May Newsletter, 2019 Rick McPherson
Charles Dickens wrote, “It was the best of times, it was the worst of times.” The classic lines began the novel, “A Tale of Two Cities.” I couldn’t help but recall the description when I received the news that a Grant had been approved for the Mission. Through the winter, we had experienced a series of difficult challenges that included legal, health and financial implications. Many nights my prayer to God was a simple one word exclamation, “Help!”
It all began with a phone call from a dear friend who asked me if the Mission ever received any Grant money. My stuttering response was, “Ah, you know…well, actually no…we don’t have Grant writers … and, ah, there’s so much paperwork and, ah…it’s ah…well, no we’ve never done it. Why?”
“I know where there’s some Grant money available. It has to be used for capital improvements. Can’t be used for cash flow. Can’t be used for debt. But, anything that’s “hard” is okay.
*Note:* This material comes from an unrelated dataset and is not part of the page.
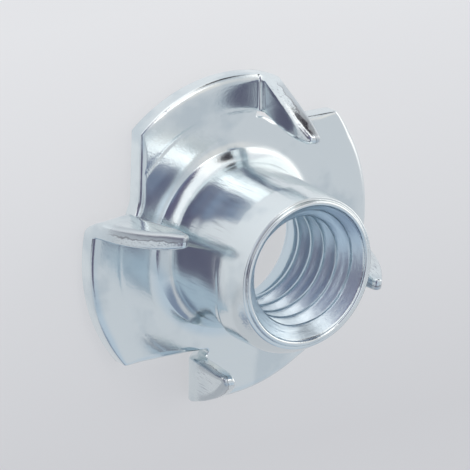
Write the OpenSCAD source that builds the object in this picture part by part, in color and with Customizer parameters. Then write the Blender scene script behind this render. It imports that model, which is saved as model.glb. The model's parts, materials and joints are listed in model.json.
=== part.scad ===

Like, you could use it for a new truck, or computers,” he said. “It’ll take about 30-45 days to get it done.”
“I’ll put it in motion for you, if you want,” he offered. How could I say, “No”?
Before I get to, “the best of times,” let me tell you about the, “worst.” It started life in 1999 in the International truck factory somewhere and made its way into the rental truck substrata where it lived most of its life. When we bought it, used, with about a gazillion miles on it, it was white on the outside and rental truck yellow on the inside. We drove that truck all over the Pacific Northwest for years and then it broke down…again and again. If you’ve ever repaired big, old trucks you know it gets expensive, fast. The last time it broke, the rear brakes and tires caught on fire while sitting at a loading dock. The tow bill to just get it to the garage for repairs was almost $900.00. Sheeesh!
Now, let me introduce you to, “Pete.” This is the newest and shiniest member of the Pacific Northwest family. He’s also the biggest. He was born in 2013 with a 380 horse power diesel engine, a 10 speed transmission, a 26’ enclosed box and 4,000 pound, power lift gate. Pete is not only strong, but best of all, red!
In recent trips to the Quinault Reservation and Celilo Indian Village, I couldn’t help but recall those dark winter nights and my one word prayer vigils. God not only heard my plea, He responded. In fact, He fulfilled His promise, “…exceedingly abundantly above all that we ask or think…” Ephesians 3:20
So, enjoy these family pictures from the album. Welcome home, Pete!